Here are some other cultural stops we made over 3 weeks.

SITE:  Serviceable
  • Free, tiny and worth popping in to for modern art; cool building
New Mexico Museum of Art:  Killer
Meow Wolf:  Diamond Certified
  • A must-do experience unlike few others, although "Euphorium" here in the aughts was close
New Mexico State Capitol:  Diamond Certified
  • More like a beautiful art museum
Canyon Road:  Diamond Certified
Georgia O'Keefe Museum:  Serviceable - barely
  • Thoroughly underwhelming
  • Favorite museum of the trip
  • Tiny but interesting visitor center/exhibit
  • Was expecting something like Alamo Draft House, but it was more akin to screen 7 at a generic AMC

As usual, my guidance here will be paltry, but this time, it doesn't matter.  Santa Fe is famous for shopping. 

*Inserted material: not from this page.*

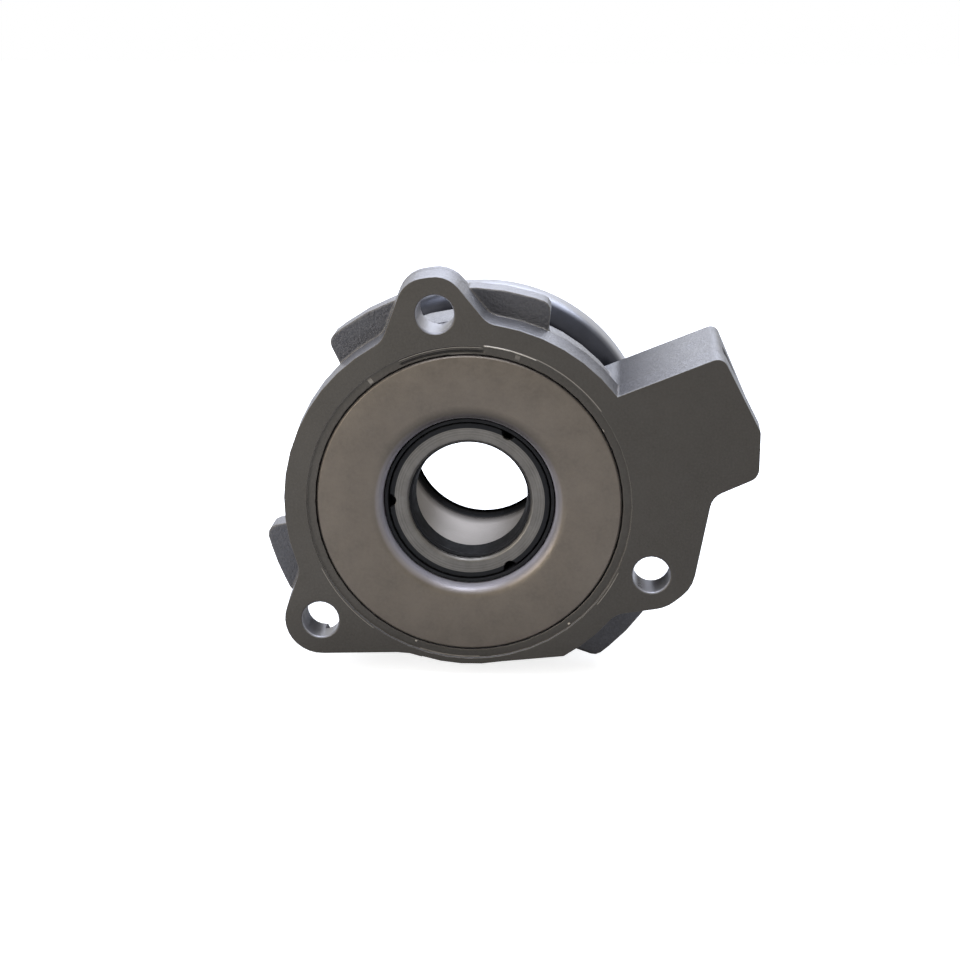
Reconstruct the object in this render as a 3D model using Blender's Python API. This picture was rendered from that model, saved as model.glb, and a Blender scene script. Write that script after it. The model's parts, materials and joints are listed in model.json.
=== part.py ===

If you simply cruise around downtown Santa Fe and its storied Plaza, you have all of the shopping you could possibly handle.  There's everything, but of course with a focus on jewelry and art.  Do not miss the Native American craftsmen and craftswomen selling their handmade wares on the sidewalk outside the Palace of Governors on The Plaza.

A couple of specific spots I loved were the funky vinyl/coffee/t-shirt/book shop at Café Vinyl (corner of Guadalupe and W. San Francisco), and the Textbook bookstore (no pun intended) Collected Works (corner of Galisteo and W. Water).

And then, if you want to get very serious, cruise the length of Canyon Road, famous for art galleries and the opportunity to spend the big money that comes with them.  It is beautiful to stroll under the giant trees while at the same time seeing world-class art at every step.  Although we did not eat at either, there are two white-tablecloth places out on Canyon Road, The Compound and Geronimo.  Either might make a nice compliment to a Canyon Road cruise, assuming they're open when you're there (not a given) and you can get a reservation (also not a given, as we learned).